A child’s immigration status, or the immigration status of their parents, can affect every area of their lives. Our services provide support and advocacy to children and families who find themselves destitute and in extremely precarious circumstances because of how their immigration status affects their entitlement to work and to the mainstream welfare and housing system.

Local authorities have a duty under Section 17 of The Children Act 1989 to support ‘children in need’ in their area, and for many destitute migrant families this is the only opportunity they have to feed themselves and put a roof over their heads. However, our practitioners report that local authorities are increasingly putting barriers in place before supporting these families and are using new methods to reduce access to this support. Even where families do get this support, subsistence
rates and accommodation are exceptionally poor. Every day, we see how this situation is leaving children hungry and without lunch for school, street homeless or forced to live hours from school and trapped in households engulfed by abusive relationships.
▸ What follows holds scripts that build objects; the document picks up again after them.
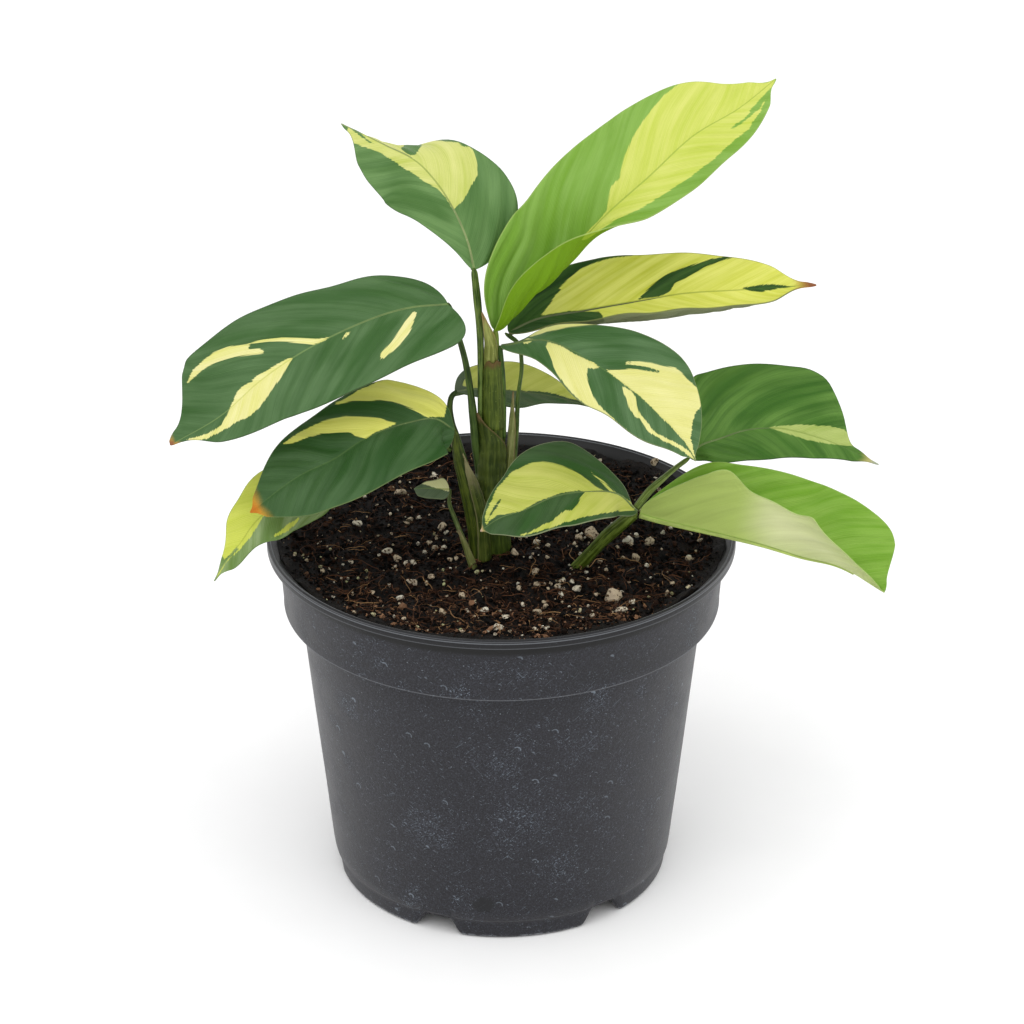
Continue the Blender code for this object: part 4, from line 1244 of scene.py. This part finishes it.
def pot_shade_and_highlights(paint, colour, place, rim, mottle, grain):
    """The plastic with its darker rim, painted shade inside, a painted reflection on the rim's inner slope,
    and painted highlights on its ridges, with a pale line along its foot.
    """
    x, y, z = place.split()
    radius = paint.maths("SQRT", x * x + y * y)
    rim_inner = RIM_RADIUS - RIM_WIDTH
    colour = paint.mix(rim * 0.85, colour, (13, 13, 16))
    # Painted shade: near black over the pot's upper inside and most of the rim's inner slope, and on the
    # collar's top just under the rim.
    inner_rim_shade = 1.0 - radius.between(rim_inner + 3.5, rim_inner + 4.1)
    colour = paint.mix(inner_rim_shade * z.between(POT_HEIGHT - 9, POT_HEIGHT - 7), colour, (2, 2, 3))
    # Painted reflection: a grainy grey on the rim's inner slope at the front and sides, fading out towards
    # the back.
    slope_reflection = rim * radius.near(rim_inner + 3.1, 0.4, 0.9) * (1.0 - y.between(10, 50))
    colour = paint.mix(slope_reflection * grain.ranged(0.0, 0.4), colour, (66, 68, 74))
    # Painted shade: the collar's inner wall is made near black from its foot upwards.
    taper = (COLLAR_FOOT_RADIUS - COLLAR_TOP_RADIUS) / (POT_HEIGHT - COLLAR_FOOT)
    inside = 1.0 - (radius + z * taper).between(70.9, 71.6)
    colour = paint.mix(inside * z.between(COLLAR_FOOT, POT_HEIGHT - 20), colour, (5, 5, 7))
    # Painted highlights, as pale lines on the rim's top ridge, on three lines round its outer face and at the
    # collar's foot; the same pale colour also makes a patchy line along the foot's bottom edge.
    ridges = rim * radius.near(rim_inner + 3.9, 0.08, 0.24)
    outer_face = radius.between(RIM_RADIUS - 0.4, RIM_RADIUS - 0.1)
    for down, strength in ((0.75, 0.4), (1.45, 0.7), (RIM_THICKNESS - 0.3, 0.35)):
        ridges = ridges.or_more(z.near(POT_HEIGHT - down, 0.08, 0.28) * outer_face * strength)
    collar_highlight = z.near(COLLAR_FOOT + 0.3, 0.12, 0.3) * mottle.ranged(0.3, 1.0)
    foot_line = z.near(0.9, 0.3, 0.7) * mottle.between(0.4, 0.6)
    ridges = ridges.or_more(collar_highlight * 0.7).or_more(foot_line)
    return paint.mix(ridges * grain.ranged(0.45, 0.9), colour, (138, 142, 148))


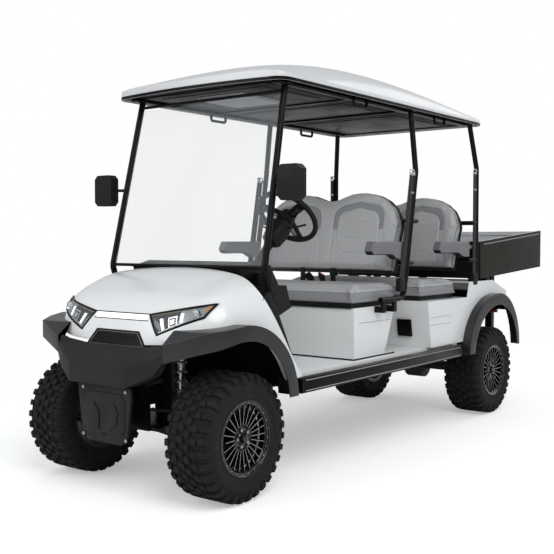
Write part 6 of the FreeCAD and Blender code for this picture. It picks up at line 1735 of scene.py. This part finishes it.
# mirrors: soft-edged shells with silvered glass set in the rear face
mirrorSet = {"across": 0.622, "level": 1.430, "half": (0.050, 0.067), "squareness": 0.75}


def mirrorParts(values):
    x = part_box("mirrors")[0][0] + 0.0012
    wide, tall = values["half"]
    parts = []
    for side in leftAndRight:
        outline = [(x, side * values["across"] + wide * c, values["level"] + tall * s)
                   for c, s in roundedSquare(28, values["squareness"])]
        parts.append((prismMesh(outline, (-1, 0, 0), 0.0020, 0.0006, 1), mirrorGlass))
    return parts


dress("mirrors", dashAbs, 0.010, 4, 24, mirrorParts(mirrorSet))
dress("windshield_glass", clearScreen, 0.001, 2, 30)
print("controls, belts and trim finished")

# structure below and around: the CAD shapes with eased edges, as finish, bevel, steps, angle and nodes
structure = [
    (grainedTpo, 0.004, 3, 16, ["front_bumper"]),
    (flareTpo, 0.004, 3, 24, ["front_flares", "rear_flares"]),
    (dashAbs, 0.006, 3, 24, ["dashboard"]),
    (dashAbs, 0.003, 2, 30, ["seat_trays"]),
    (dashAbs, 0.002, 2, 30, ["pedals"]),
    (glossBlack, 0.006, 3, 30, ["charging_socket"]),
    (blackPowderCoat, 0.002, 2, 30, ["chassis_frame", "front_subframe"]),
    (blackPowderCoat, 0.0015, 2, 30, ["bumper_mounts", "skid_struts"]),
    (blackPowderCoat, 0.0, 2, 40,
     ["windshield_frame", "middle_posts", "rear_posts", "grab_handles", "back_frames"]),
    (blackPowderCoat, 0.0015, 2, 30, ["bed_mount"]),
    (blackPowderCoat, 0.001, 2, 30, ["bed_feet"]),
    (blackPowderCoat, 0.0012, 2, 30, ["front_suspension"]),
    (paintedCasting, 0.002, 2, 30, ["knuckle_left", "knuckle_right"]),
    (blackPowderCoat, 0.001, 2, 30, ["leaf_springs"]),
    (paintedCasting, 0.001, 2, 40, ["rack_housing"]),
    (zincSteel, 0.0, 2, 40, ["coil_overs", "steering_rack"]),
    (paintedCasting, 0.002, 2, 30, ["rear_axle"]),
    (dashAbs, 0.004, 2, 30, ["battery_pack"]),
]
for material, bevel, segments, angle, nodes in structure:
    for node in nodes:
        dress(node, material, bevel, segments, angle)
print("structure dressed")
This report examines the circumstances and experiences of families seeking support under Section 17, as well as those who are already living on this support and the problems they continue to face. It provides a timely examination of these problems with the Immigration Bill 2015/16. The bill effectively diverts the support system
for these families away from the Children Act framework replacing it with immigration-led provisions, further eroding the focus of public authorities on safeguarding and promoting these children’s welfare. This report highlights multiple case studies from our practice base and makes recommendations for Government to address the needs of destitute migrants families and their children.